I have no issues doing my 3.5 gallon batches on my stove top. I actually have to turn down the heat once it starts to boil as its a little too vigorous. I use a megapot so that almost all the pot is on the element.
 
I am curious to know if any one who brews 1-2.5 gallon batches uses a burner or stove top?

My stove top has a power burner that I have brewed 5 gallon batches on. One of the reasons I like these smaller batches is the fact that I can easily do them on the stove in bad weather.
 
I've been doing a lot of research to find the best priced kits including shipping online and think I may have found one. Just want to know if anybody else has used them before. They are perrys brewer.
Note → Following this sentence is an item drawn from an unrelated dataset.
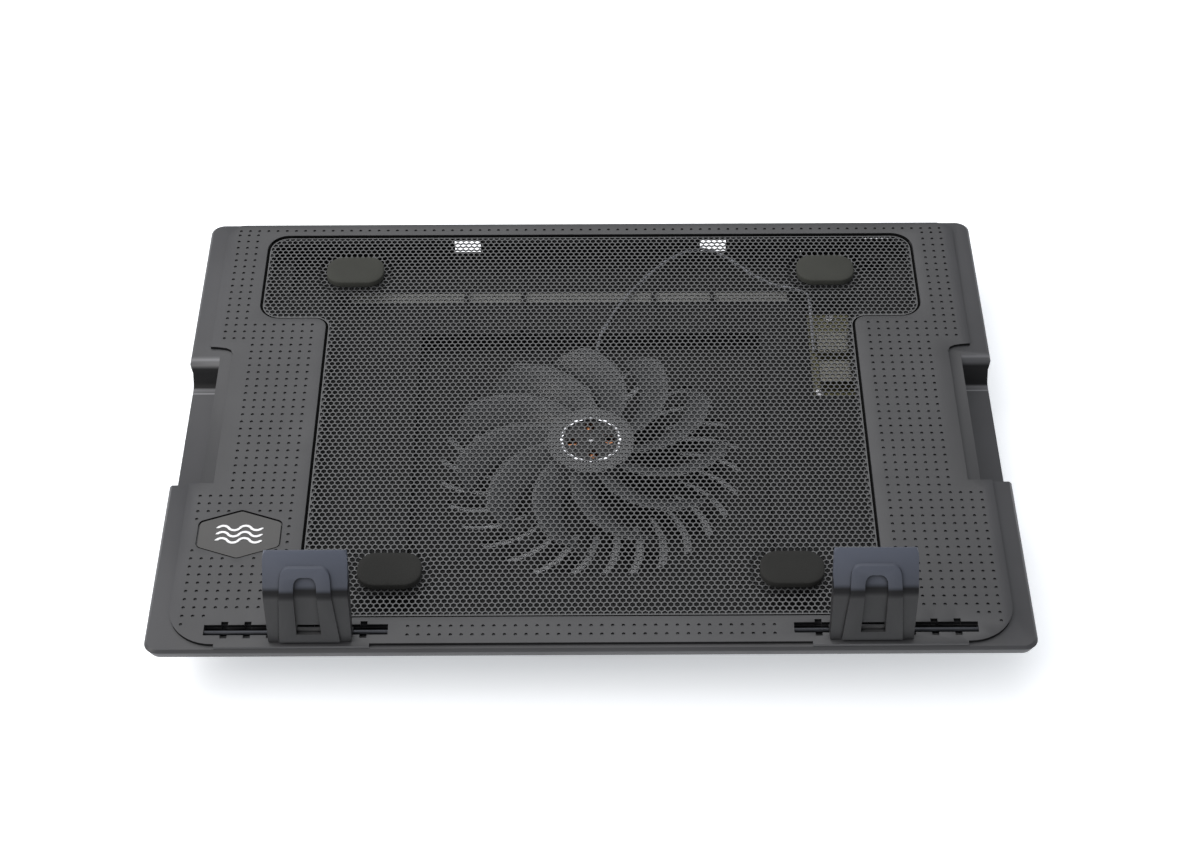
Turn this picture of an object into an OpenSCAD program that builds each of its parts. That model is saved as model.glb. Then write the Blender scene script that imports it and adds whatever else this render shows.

Here is the link https://perrysbrewer.com . I like northern Brewers kits and brooklyns kits just really hate buying a kit for $14ish. And turning around and paying $7.99 for shipping. Perrys has free shipping and kits have grain bag and caps. There also on eBay to. Thanks guys!!!


If you're in canada, noblehop.com does one gallon recipe kits for 10.99 including caps. Bags too I think
 
So since I added the amylase week before last, this batch has been steadily churning away with obvious yeast action. It's been about six weeks on the primary now, and I'm wondering how long it's going to take to settle down.

I understand the rules are different for big beers, and patience is called for. I believe it.

IF you have enough volume to fill a secondary i would do it IMO. Just wait for a stable FG so most of the yeast and trub has dropped out.
 
I am curious to know if any one who brews 1-2.5 gallon batches uses a burner or stove top?

3 gallons is the most I do on the stove top. Even then I don't get a decent boil going with 18,000 BTU's. However I am using a cheap stock pot from the commercial kitchen store. I'll have to check its size compared to a mega pot.
 
IF you have enough volume to fill a secondary i would do it IMO. Just wait for a stable FG so most of the yeast and trub has dropped out.

It's still visibly fermenting... I'm watching the bubbles... but I can cold-crash it if need be in order to rack to secondary.